Grant makes the point by describing how younger siblings are more often risk-takers.

  • Stealing bases. In Major League Baseball, younger brothers are 10.6x more likely to steal a base. Of the ten MLB players who’ve stolen more than 70 bases in a season, 7 of 10 were younger siblings from families with an average of 9 children (the other three were only children). In that large a clan, a child learns to assert themselves.
  • Comedians. 83% of stand-up comedians are last-born children. They’ve been nurtured to enjoy stepping onto the brutally lonely stage to make others laugh.

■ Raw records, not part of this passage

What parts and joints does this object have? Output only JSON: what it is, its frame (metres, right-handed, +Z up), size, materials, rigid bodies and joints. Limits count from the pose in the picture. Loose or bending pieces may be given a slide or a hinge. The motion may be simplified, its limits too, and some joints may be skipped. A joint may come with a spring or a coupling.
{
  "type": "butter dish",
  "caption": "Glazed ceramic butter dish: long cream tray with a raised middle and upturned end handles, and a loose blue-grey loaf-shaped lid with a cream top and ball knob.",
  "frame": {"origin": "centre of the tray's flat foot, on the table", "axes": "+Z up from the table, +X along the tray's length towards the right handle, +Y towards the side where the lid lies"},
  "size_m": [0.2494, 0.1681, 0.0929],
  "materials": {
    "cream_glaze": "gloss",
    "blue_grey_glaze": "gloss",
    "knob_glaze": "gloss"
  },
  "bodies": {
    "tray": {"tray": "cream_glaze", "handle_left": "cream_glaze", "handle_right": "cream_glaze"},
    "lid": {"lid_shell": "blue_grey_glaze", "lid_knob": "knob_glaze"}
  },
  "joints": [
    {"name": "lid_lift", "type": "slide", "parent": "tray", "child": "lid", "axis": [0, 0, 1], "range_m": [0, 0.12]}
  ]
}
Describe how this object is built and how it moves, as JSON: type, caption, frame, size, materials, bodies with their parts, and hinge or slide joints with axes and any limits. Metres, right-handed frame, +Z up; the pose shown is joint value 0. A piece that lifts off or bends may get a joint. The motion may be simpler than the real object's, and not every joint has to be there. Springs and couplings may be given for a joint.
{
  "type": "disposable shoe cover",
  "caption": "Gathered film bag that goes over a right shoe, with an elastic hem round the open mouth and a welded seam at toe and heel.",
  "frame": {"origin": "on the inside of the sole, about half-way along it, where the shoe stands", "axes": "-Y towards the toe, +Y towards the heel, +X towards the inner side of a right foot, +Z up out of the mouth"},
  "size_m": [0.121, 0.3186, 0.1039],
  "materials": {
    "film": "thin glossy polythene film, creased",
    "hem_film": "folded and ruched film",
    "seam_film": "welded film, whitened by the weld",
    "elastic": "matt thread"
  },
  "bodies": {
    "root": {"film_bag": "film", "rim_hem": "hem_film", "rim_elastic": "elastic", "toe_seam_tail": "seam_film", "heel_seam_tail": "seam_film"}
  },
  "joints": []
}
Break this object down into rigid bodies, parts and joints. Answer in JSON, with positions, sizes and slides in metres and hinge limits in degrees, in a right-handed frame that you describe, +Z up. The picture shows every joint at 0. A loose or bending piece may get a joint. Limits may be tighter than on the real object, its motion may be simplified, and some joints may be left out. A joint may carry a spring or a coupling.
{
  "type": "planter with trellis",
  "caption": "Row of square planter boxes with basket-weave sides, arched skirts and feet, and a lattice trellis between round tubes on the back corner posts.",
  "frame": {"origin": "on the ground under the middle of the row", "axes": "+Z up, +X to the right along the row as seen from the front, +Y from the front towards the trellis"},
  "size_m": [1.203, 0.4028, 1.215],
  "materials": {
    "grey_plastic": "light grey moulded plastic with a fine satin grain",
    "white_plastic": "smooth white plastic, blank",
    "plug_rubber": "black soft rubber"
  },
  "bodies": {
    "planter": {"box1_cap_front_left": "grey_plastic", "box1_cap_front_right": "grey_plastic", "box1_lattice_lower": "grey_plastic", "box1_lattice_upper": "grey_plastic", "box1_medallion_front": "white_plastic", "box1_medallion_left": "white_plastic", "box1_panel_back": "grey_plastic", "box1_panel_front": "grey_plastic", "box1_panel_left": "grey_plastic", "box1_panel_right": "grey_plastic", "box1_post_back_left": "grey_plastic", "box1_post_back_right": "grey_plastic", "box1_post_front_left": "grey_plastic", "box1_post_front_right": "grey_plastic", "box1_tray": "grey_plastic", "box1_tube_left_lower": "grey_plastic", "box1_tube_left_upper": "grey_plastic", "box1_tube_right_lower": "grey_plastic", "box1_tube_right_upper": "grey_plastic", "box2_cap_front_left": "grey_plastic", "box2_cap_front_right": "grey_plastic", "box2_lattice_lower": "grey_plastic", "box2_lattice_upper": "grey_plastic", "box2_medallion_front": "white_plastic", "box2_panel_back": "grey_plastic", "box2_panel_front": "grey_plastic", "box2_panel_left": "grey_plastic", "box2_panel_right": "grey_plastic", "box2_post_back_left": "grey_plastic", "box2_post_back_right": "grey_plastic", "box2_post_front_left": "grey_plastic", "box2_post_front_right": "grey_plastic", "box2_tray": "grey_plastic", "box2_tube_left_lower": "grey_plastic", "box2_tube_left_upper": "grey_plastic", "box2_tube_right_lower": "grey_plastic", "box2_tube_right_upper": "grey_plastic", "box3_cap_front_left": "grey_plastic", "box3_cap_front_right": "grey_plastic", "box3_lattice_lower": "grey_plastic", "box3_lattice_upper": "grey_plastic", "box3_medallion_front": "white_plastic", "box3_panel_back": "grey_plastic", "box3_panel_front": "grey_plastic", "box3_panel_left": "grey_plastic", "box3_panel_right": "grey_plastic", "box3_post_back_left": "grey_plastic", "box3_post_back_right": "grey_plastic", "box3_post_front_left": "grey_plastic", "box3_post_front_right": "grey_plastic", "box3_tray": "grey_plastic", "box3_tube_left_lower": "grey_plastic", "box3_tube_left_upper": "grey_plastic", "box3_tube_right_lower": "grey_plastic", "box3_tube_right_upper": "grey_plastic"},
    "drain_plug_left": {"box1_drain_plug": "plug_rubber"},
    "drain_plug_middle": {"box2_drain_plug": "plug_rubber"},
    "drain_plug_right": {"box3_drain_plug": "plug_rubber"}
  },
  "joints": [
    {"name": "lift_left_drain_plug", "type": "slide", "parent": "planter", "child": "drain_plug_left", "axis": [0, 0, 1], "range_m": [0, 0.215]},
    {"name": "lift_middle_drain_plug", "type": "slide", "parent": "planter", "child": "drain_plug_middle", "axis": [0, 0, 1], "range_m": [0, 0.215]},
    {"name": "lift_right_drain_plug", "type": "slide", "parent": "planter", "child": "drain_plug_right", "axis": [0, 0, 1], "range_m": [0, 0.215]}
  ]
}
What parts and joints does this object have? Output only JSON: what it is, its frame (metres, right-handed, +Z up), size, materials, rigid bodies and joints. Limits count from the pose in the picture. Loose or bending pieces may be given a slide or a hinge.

Cultures bring individual creativity and freedom to life in families and companies alike. It has for my seven-year-old (youngest of three boys). He unabashedly sports an earring, blond highlights, “rainbow” as his favorite color, and speaks his mind more comfortably than my other two sons combined.?


Hope for innovation

Grant shows us that risk-taking & innovation don’t just happen. Both come from a complex tapestry of individual and organizational dynamics. That’s what makes it so hard for companies to operationalize. Also, many of the takeaways run opposite to conventional wisdom, from innovators being older and more experienced to second-movers succeeding more often to genius being the product of process vs. inspiration.

As a business student, I’ve long thought of Innovation as a combination of elitism and mysticism. Grant shows us it’s anything but. I’m encouraged that culture can nurture innovation when willing to do things differently. And I’m delighted to learn that anyone can be an innovator. Coming from someone who only dared to become an entrepreneur at the ripe young age of 44, Grant’s quote is welcome encouragement:

“If you’re risk averse and have some doubts about the feasibility of your ideas, it’s likely that your business will be built to last.”

Footnotes

* McKinsey Study: “What is innovation?”, August 17, 2002.

** Golder & Tellis: “Pioneer Advantage: Marketing Logic or Marketing Legend?”, Journal of Marketing Research, 1993.